Published online by Cambridge University Press: 17 June 2025
The Professional History of Rolena Adorno.
FGH: What would you like to recall in relation to your training (BA U of Iowa, Spanish, 1964; MA privatim Yale U, 1966; PhD Cornell U, Spanish Literature [sic], 1974)?
RA: I think that the undergraduate experience was really key in my case because I came from a nonacademic family, no one having gone to the university before. And, for me, to discover the humanities, and the study of the Spanish language and literature, although I came to it late, was the most important educational experience I had. What was attractive to me about it was that it was so different from my own cultural background. I had that interest in something that was very different from that which I had known and from which I had come. What sealed that interest for me, although I was trained to be a secondary school teacher and did teach one year, in fact one year after I graduated from college, was the opportunity to have a Fulbright scholarship to Spain. That changed what was already a serious interest, not quite on the spot but over the course of that year in Madrid, into a lifelong commitment and a lifelong passion that I didn't yet know how to give shape to because I married right after that Fulbright year and took over the raising of my husband's four daughters and couldn't yet quite see myself going through graduate school. But I did.

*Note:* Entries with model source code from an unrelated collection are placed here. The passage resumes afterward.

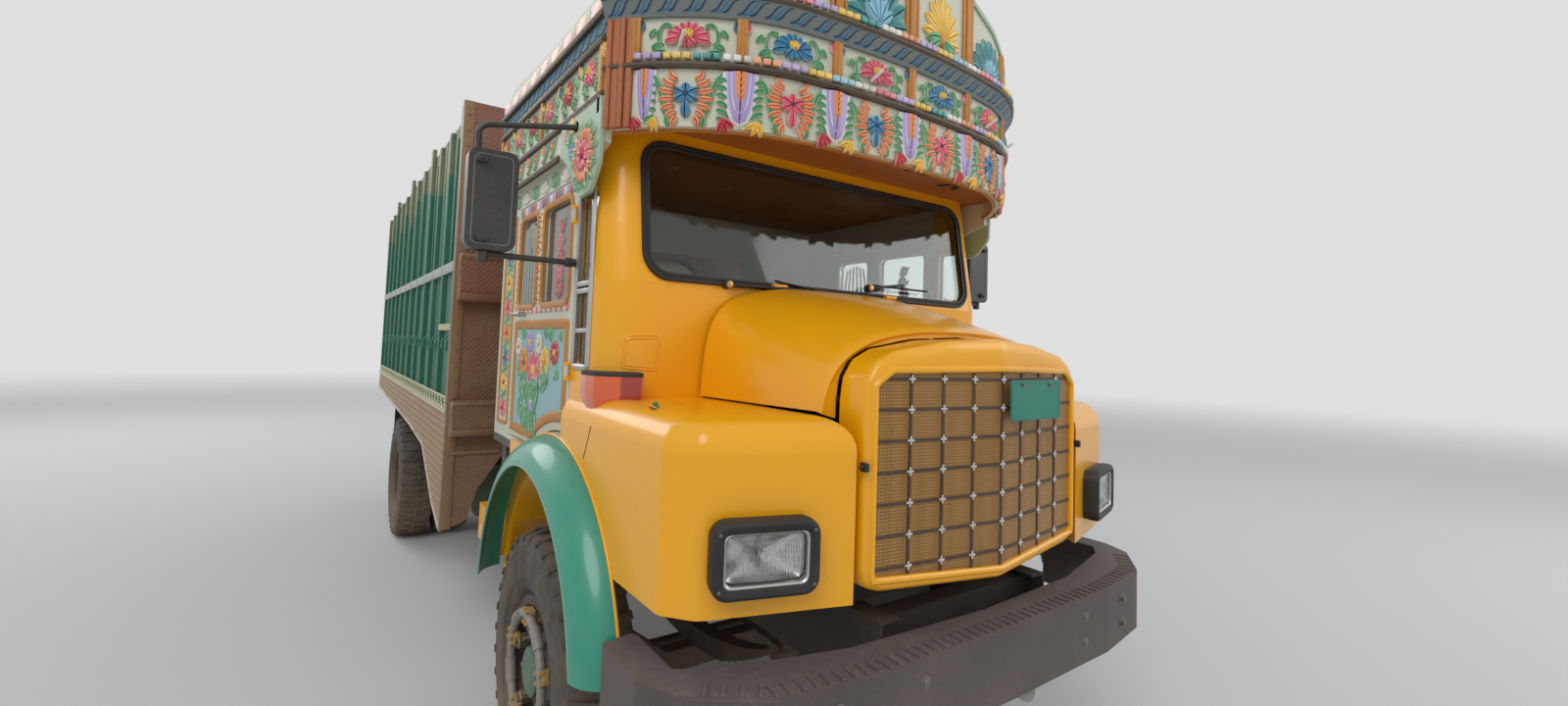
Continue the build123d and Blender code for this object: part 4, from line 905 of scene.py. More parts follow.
def makeUpperPanel(petalTone, cornerTone):
    # an open flower with a yellow cup, green scrolls round it
    parts = [spray(addLeaf([(0, 0.010), (0.004, 0.034), (0, 0.066)], 0.0135, petalTone, 0.017, dropShape),
                   (-104, -78, -52, -26, 0, 26, 52, 78, 104),
                   sizes=(1.25, 1.15, 1, 0.95, 0.95, 0.95, 1, 1.15, 1.25))]
    parts.append(spray(addLeaf([(0, 0.004), (0.003, 0.022), (0, 0.046)], 0.014, petalTone, 0.021),
                       (140, 180, 220)))
    parts.append(spray(addLeaf([(0, -0.012), (0, 0.034)], 0.0125, "yellow", 0.026), (-30, 0, 30)))
    parts.append(addKnob(0.009, petalTone, 0.030))
    side = [addLeaf([(0.052, -0.074), (0.118, -0.060), (0.112, 0.052), (0.070, 0.058)], 0.009, "green",
                    0.015, scrollShape)]
    side.append(addLeaf([(0.088, 0.040), (0.052, 0.062), (0.066, 0.022)], 0.007, "green", 0.014))
    for x, z, angle, size in ((0.118, -0.058, 96, 1.2), (0.126, -0.046, 62, 1.1), (0.112, -0.066, 130, 0.8),
                              (0.134, 0.000, 34, 0.9), (0.128, 0.012, 84, 0.8)):
        side.append(moved(addLeaf([(0, 0), (0.010, 0.022), (0, 0.044)], 0.011, "green", 0.014),
                          flatTurn(angle, x, z, size)))
    side.append(spray(addLeaf([(0, 0), (0.006, 0.022), (0, 0.044)], 0.013, cornerTone, 0.015),
                      (-150, -112, -74), 0.158, 0.064))
    parts += withMirror(side)
    return joined("upperPanel", parts)


def makeWave():
    # one curl of the wave band: three strokes that lean
    strokes = []
    for index, tone in enumerate(("navy", "blue", "navy")):
        x = index * 0.020
        line = [(x - 0.036, -0.022), (x + 0.004, -0.026), (x - 0.006, 0.026), (x + 0.036, 0.020)]
        strokes.append(addLeaf(line, 0.0062, tone, 0.006, scrollShape))
    return joined("wave", strokes)


def makeLotus():
    # a wide fan of petals for the parapet
    parts = [spray(addLeaf([(0, 0.02), (0.006, 0.09), (0, 0.16)], 0.024, "teal", 0.014, dropShape, 11),
                   (-84, -63, -42, -21, 0, 21, 42, 63, 84))]
    parts.append(spray(addLeaf([(0, 0.0), (0, 0.085)], 0.018, "sky", 0.022), (-60, -30, 0, 30, 60)))
    return joined("lotus", parts)


def makeSun():
    parts = [spray(addLeaf([(0, 0.0), (0.010, 0.07), (0, 0.12)], 0.016, "yellow", 0.014, dropShape),
                   range(-90, 91, 22))]
    parts.append(spray(addLeaf([(0, 0.0), (0.012, 0.05), (0, 0.10)], 0.015, "green", 0.016),
                       (-118, -98, 98, 118)))
    parts.append(addKnob(0.020, "orange", 0.018))
    return joined("sun", parts)


# The crown's front line seen from above: a shallow arc and a quarter round to each side
crown = {
    "half": 1.084, "cornerY": -0.420, "roundVia": (0.887, -0.640), "shoulder": (0.570, -0.800),
    "frontY": -0.845, "low": 2.54, "middle": 2.75, "bandLow": 2.925, "bandHigh": 2.984, "cell": 0.369,
    "bandLean": 0.030,
}


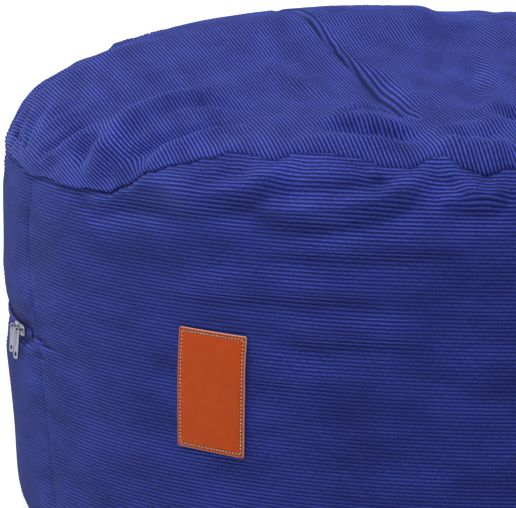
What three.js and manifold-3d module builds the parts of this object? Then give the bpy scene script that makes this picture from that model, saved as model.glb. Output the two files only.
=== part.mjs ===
// A drum-shaped bean bag footstool in wide-wale corduroy, filled and resting on a floor.
// Millimetres, +Z up. The origin is on the floor under the middle of the drum, and -Y is the front.
// A bearing is the angle in degrees round the drum from the front, towards -X.
import * as THREE from 'three';
import { mergeVertices } from 'three/addons/utils/BufferGeometryUtils.js';
import Module from 'manifold-3d';

const wasm = await Module();
wasm.setup();

// ---- driving dimensions ------------------------------------------------------------------

const GAP = 0.35; // between a sewn-on or fitted piece and what carries it

// The drum's even upright section, from the edge of its flat base to the middle of its crown.
const SECTION = [
  { radius: 286, height: 0 },
  { radius: 299, height: 3 },
  { radius: 309, height: 12 },
  { radius: 317, height: 23 },
  { radius: 321.5, height: 40 },
  { radius: 325, height: 84 },
  { radius: 328, height: 126 },
  { radius: 330, height: 167 },
  { radius: 329.6, height: 200 },
  { radius: 329.3, height: 234 },
  { radius: 327.3, height: 267 },
  { radius: 323, height: 281 },
  { radius: 318, height: 292 },
  { radius: 312, height: 300 },
  { radius: 302.5, height: 308 },
  { radius: 289, height: 316 },
  { radius: 276.5, height: 321.8 },
  { radius: 259, height: 329 },
  { radius: 240, height: 335 },
  { radius: 221, height: 339.4 },
  { radius: 202, height: 342.8 },
  { radius: 164, height: 347.2 },
  { radius: 125, height: 350.6 },
  { radius: 87, height: 352.6 },
  { radius: 43, height: 353.4 },
  { radius: 0, height: 353.4 },
];
const BAND_RADIUS = 329;
const BASE_SEAM_HEIGHT = 12;
const SEAM_DEPTH = 3.5; // how far a seam draws the cloth in
const SEAM_WIDTH = 8; // how far from the seam the cloth is drawn in

// The seam between the top panel and the band rises and dips in puckers. One sixth of the drum
// is given here, and the other sixths repeat it, turned or swapped end for end.
const TOP_SEAM = [
  { bearing: -2.3, height: 296 },
  { bearing: 0.4, height: 291.5 },
  { bearing: 2.3, height: 294 },
  { bearing: 4.6, height: 301 },
  { bearing: 6.2, height: 300 },
  { bearing: 8.2, height: 293.6 },
  { bearing: 10.5, height: 294.2 },
  { bearing: 13.8, height: 298 },
  { bearing: 17.5, height: 300 },
  { bearing: 20.7, height: 299.4 },
  { bearing: 23.5, height: 294.6 },
  { bearing: 26, height: 296.4 },
  { bearing: 28.5, height: 298.8 },
  { bearing: 31.5, height: 294 },
  { bearing: 35.1, height: 288.6 },
  { bearing: 38.5, height: 282.8 },
  { bearing: 41.8, height: 272.5 },
  { bearing: 44.7, height: 266.7 },
  { bearing: 53, height: 264.6 },
  { bearing: 57, height: 265.8 },
  { bearing: 62.3, height: 263 },
];
const SIXTHS = [
  { from: -2.3, to: 62.3, swapped: false, strength: 1, lift: 0 },
  { from: 62.3, to: 121.4, swapped: true, strength: 0.4, lift: 4 },
  { from: 121.4, to: 180.5, swapped: false, strength: 1.1, lift: -3 },
  { from: 180.5, to: 239.6, swapped: true, strength: 0.7, lift: 3 },
  { from: 239.6, to: 298.7, swapped: false, strength: 0.9, lift: -2 },
  { from: 298.7, to: 357.7, swapped: true, strength: 0.85, lift: 1 },
];
const SIXTH_EASE = 0.15; // the share of a sixth over which its own strength and lift come in
const SHARED_STRENGTH = 0.85; // the strength where two sixths meet

// Folds of the top panel near its rim, as x and y in the panel laid flat, with its middle at 0, 0.
// A fold is raised (rise over 0) or sunk, and is strongest at peak, a share of the way along.
const RIM_FOLDS = [
  {
    width: 13, rise: 6.5, peak: 0.5,
    path: [[-258, -246], [-231, -225], [-208, -189], [-181, -180], [-145, -207]],
  },
  { width: 14, rise: -8.4, peak: 0.4, path: [[-238, -252], [-206, -244], [-171, -234], [-123, -249]] },
  { width: 9, rise: 4, peak: 0.5, path: [[-326, -168], [-294, -186], [-259, -201], [-238, -205]] },
  { width: 9, rise: -4, peak: 0.5, path: [[-312, -170], [-285, -183], [-263, -184], [-251, -186]] },
  { width: 10, rise: -4, peak: 0.5, path: [[-274, -216], [-260, -214], [-245, -220]] },
  { width: 12, rise: 5, peak: 0.5, path: [[-270, -240], [-253, -236], [-237, -223]] },
  { width: 12, rise: 5, peak: 0.5, path: [[-252, -254], [-223, -263], [-200, -270]] },
  { width: 12, rise: 6.4, peak: 0.6, path: [[-106, -247], [-79, -264], [-55, -278], [-35, -286]] },
  { width: 11, rise: -5.3, peak: 0.5, path: [[-110, -259], [-86, -271], [-55, -288], [-37, -298]] },
  { width: 13, rise: 5.1, peak: 0.5, path: [[-125, -284], [-87, -300], [-70, -302], [-45, -300]] },
  { width: 10, rise: 4.2, peak: 0.5, path: [[-47, -303], [-20, -280], [8, -271]] },
  { width: 15, rise: 7.1, peak: 0.5, path: [[-36, -313], [-7, -307], [17, -315]] },
];

// Long creases, broad hollows and swells across the crown, in the same flat measure.
const CROWN_FOLDS = [
  {
    width: 11, rise: -9, peak: 0.6,
    path: [
      [-176, 130], [-154, 64], [-121, -38], [-103, -88],
      [-84, -138], [-69, -192], [-56, -237], [-48, -262],
    ],
  },
  { width: 70, rise: 4.5, peak: 0.5, path: [[-240, 0], [-100, 5], [0, 10], [200, 20]] },
  { width: 80, rise: -9, peak: 0.5, path: [[-220, 140], [0, 150], [200, 140]] },
  { width: 34, rise: -5, peak: 0.5, path: [[14, -160], [16, -40], [18, 100], [40, 300]] },
  { width: 30, rise: -3.5, peak: 0.5, path: [[-310, -150], [-336, 0], [-310, 150]] },
  { width: 40, rise: -3, peak: 0.5, path: [[-280, -100], [-262, 90], [-225, 150], [-150, 210]] },
  { width: 17, rise: -5.7, peak: 0.5, path: [[-34, 100], [-32, -35], [-33, -183]] },
  { width: 19, rise: -7.9, peak: 0.5, path: [[-16, 150], [-14, -11], [-13, -85], [-7, -260]] },
  { width: 16, rise: 4.6, peak: 0.6, path: [[1, -17], [1, -134], [-1, -248], [19, -270]] },
  { width: 15, rise: -6.4, peak: 0.5, path: [[3, -235], [12, -250], [24, -252]] },
  { width: 12, rise: -7, peak: 0.7, path: [[70, 10], [110, -110], [142, -190], [160, -250]] },
  { width: 15, rise: 4, peak: 0.6, path: [[120, -30], [160, -130], [186, -200]] },
  { width: 12, rise: -7, peak: 0.7, path: [[60, 70], [120, 150], [150, 240]] },
  { width: 14, rise: -6, peak: 0.6, path: [[-60, 100], [-90, 190], [-150, 260]] },
  { width: 14, rise: -5, peak: 0.6, path: [[-120, 20], [-220, 40], [-300, 30]] },
  { width: 14, rise: -5, peak: 0.6, path: [[130, 30], [230, 50], [300, 90]] },
];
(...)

It was a natural consequence with very much the support of my family and my husband, David [Adorno] and the girls. The very remarkable master's degree from Yale, is simply the last degree because one has to have a Yale graduate degree in order to be a member of the Yale permanent faculty. So, this in privatim degree is in fact a ceremonial one that means that I teach at Yale as a member of the permanent faculty. My PhD years at Cornell were wildly different than [anything] I had thought they might have been. Simply because I started out looking to study something that I knew something about, which was the theater of Golden-Age Spain as is called, the comedia del Siglo de Oro, and in the course of centering on that historical period the advice given to me was to take a course in the colonial area.